Collected data
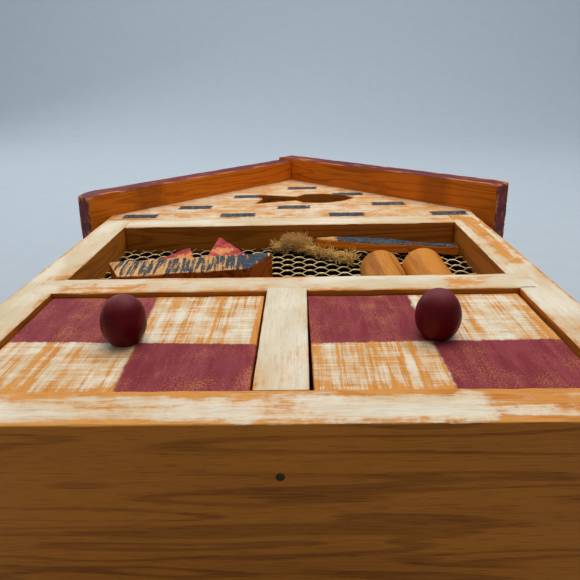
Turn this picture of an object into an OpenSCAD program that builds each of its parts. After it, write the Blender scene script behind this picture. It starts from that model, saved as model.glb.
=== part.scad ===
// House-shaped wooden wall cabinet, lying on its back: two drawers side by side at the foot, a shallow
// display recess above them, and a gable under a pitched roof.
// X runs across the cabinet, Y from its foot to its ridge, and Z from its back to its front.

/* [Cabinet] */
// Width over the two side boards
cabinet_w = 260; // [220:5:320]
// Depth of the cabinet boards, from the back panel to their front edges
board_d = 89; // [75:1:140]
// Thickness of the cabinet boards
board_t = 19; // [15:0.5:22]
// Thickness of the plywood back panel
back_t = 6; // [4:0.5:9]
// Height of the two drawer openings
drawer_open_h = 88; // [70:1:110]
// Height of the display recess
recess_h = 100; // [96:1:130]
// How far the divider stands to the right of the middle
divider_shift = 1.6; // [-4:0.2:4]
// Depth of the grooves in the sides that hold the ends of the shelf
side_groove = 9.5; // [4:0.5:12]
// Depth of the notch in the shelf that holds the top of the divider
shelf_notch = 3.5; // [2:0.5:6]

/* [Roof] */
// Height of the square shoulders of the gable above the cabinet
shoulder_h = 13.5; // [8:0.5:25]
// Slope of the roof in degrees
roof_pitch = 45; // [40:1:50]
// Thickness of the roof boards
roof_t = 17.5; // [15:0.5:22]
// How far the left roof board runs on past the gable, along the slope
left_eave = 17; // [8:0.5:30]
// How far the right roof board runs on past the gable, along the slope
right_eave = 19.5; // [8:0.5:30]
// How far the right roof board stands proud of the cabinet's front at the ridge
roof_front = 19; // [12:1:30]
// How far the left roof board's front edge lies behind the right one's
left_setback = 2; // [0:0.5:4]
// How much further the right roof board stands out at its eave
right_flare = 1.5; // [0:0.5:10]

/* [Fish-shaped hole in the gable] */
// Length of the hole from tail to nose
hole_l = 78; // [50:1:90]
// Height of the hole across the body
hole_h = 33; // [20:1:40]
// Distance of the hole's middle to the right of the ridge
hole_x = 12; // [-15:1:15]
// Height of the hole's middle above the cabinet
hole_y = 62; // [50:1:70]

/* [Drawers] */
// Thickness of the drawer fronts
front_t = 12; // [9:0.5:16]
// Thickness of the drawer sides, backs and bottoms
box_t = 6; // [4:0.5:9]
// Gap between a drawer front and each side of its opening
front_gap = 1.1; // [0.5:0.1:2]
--
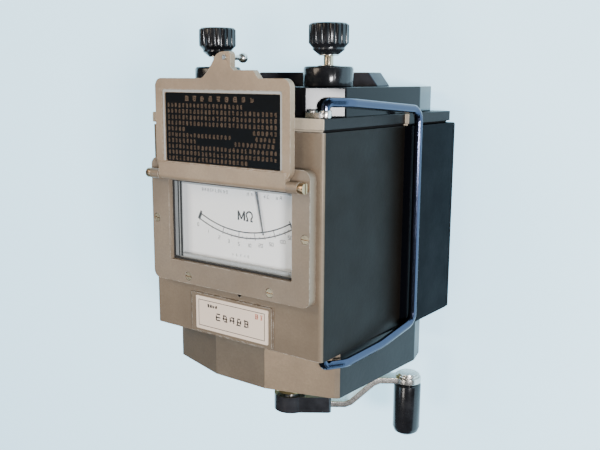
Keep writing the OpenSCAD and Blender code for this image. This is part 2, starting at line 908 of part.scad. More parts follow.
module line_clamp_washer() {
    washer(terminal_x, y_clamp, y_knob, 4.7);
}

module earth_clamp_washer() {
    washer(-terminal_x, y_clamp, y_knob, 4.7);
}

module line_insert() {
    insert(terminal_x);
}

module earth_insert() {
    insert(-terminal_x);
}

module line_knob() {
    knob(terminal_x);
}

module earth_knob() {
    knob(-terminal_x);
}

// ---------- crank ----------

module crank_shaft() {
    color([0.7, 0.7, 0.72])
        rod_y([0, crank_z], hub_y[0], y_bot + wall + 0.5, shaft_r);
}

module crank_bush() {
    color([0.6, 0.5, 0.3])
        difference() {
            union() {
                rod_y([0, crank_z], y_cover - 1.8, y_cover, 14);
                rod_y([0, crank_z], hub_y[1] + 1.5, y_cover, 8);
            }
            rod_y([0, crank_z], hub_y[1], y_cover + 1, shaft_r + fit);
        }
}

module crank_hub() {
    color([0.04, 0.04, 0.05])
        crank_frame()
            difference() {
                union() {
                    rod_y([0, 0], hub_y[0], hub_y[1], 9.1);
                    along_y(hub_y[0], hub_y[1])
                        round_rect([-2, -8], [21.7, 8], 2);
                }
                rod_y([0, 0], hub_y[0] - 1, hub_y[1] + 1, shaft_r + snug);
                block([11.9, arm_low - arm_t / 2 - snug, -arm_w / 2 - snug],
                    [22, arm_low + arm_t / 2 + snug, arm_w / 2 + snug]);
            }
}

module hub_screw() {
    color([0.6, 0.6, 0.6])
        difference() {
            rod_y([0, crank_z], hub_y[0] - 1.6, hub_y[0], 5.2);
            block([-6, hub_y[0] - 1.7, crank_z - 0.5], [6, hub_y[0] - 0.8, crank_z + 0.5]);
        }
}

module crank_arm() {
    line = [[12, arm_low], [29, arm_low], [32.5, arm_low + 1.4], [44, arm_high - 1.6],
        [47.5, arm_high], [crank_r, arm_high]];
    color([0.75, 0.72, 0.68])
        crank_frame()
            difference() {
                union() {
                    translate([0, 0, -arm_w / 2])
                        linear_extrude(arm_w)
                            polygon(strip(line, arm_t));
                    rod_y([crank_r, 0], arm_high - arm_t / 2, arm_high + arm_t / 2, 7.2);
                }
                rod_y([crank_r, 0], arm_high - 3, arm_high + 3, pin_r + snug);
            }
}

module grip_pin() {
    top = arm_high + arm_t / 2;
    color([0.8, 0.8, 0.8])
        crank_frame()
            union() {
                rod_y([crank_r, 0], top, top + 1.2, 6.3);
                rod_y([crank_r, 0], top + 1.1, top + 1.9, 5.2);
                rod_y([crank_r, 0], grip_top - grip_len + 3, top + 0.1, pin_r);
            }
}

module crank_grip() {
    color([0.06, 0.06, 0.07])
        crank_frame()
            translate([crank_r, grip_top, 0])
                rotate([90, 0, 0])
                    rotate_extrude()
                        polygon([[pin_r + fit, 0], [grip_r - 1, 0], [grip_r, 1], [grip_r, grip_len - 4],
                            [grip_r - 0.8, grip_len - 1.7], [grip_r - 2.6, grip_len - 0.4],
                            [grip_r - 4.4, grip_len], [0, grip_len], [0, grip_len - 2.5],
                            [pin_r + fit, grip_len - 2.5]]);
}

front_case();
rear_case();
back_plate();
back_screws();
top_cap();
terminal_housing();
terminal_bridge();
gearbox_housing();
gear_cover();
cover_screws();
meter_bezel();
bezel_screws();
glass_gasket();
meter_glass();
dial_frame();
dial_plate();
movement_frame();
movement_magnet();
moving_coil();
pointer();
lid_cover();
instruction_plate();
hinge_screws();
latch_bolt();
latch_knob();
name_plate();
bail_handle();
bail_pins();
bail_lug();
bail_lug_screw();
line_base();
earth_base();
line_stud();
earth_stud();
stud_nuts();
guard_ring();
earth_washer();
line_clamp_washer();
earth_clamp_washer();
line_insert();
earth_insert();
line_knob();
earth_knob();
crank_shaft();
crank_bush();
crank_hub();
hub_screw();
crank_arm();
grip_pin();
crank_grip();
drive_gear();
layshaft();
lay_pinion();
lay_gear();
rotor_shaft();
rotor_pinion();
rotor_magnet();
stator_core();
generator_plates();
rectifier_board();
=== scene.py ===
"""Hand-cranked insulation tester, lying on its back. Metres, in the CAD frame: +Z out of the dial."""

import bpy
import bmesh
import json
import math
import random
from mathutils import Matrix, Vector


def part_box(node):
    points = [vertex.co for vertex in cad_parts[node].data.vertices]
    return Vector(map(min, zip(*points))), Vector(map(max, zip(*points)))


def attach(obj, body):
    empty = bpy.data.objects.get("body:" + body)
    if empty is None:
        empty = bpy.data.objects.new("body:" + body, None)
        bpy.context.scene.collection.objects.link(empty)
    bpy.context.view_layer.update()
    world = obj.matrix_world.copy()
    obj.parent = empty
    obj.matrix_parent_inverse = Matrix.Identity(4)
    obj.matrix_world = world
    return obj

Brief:
Retype, word for word, every line from the line with "front_case();" to the line with "bpy.context.view_layer.update()", inclusive. Add nothing.

Expected output:
front_case();
rear_case();
back_plate();
back_screws();
top_cap();
terminal_housing();
terminal_bridge();
gearbox_housing();
gear_cover();
cover_screws();
meter_bezel();
bezel_screws();
glass_gasket();
meter_glass();
dial_frame();
dial_plate();
movement_frame();
movement_magnet();
moving_coil();
pointer();
lid_cover();
instruction_plate();
hinge_screws();
latch_bolt();
latch_knob();
name_plate();
bail_handle();
bail_pins();
bail_lug();
bail_lug_screw();
line_base();
earth_base();
line_stud();
earth_stud();
stud_nuts();
guard_ring();
earth_washer();
line_clamp_washer();
earth_clamp_washer();
line_insert();
earth_insert();
line_knob();
earth_knob();
crank_shaft();
crank_bush();
crank_hub();
hub_screw();
crank_arm();
grip_pin();
crank_grip();
drive_gear();
layshaft();
lay_pinion();
lay_gear();
rotor_shaft();
rotor_pinion();
rotor_magnet();
stator_core();
generator_plates();
rectifier_board();
=== scene.py ===
"""Hand-cranked insulation tester, lying on its back. Metres, in the CAD frame: +Z out of the dial."""

import bpy
import bmesh
import json
import math
import random
from mathutils import Matrix, Vector


def part_box(node):
    points = [vertex.co for vertex in cad_parts[node].data.vertices]
    return Vector(map(min, zip(*points))), Vector(map(max, zip(*points)))


def attach(obj, body):
    empty = bpy.data.objects.get("body:" + body)
    if empty is None:
        empty = bpy.data.objects.new("body:" + body, None)
        bpy.context.scene.collection.objects.link(empty)
    bpy.context.view_layer.update()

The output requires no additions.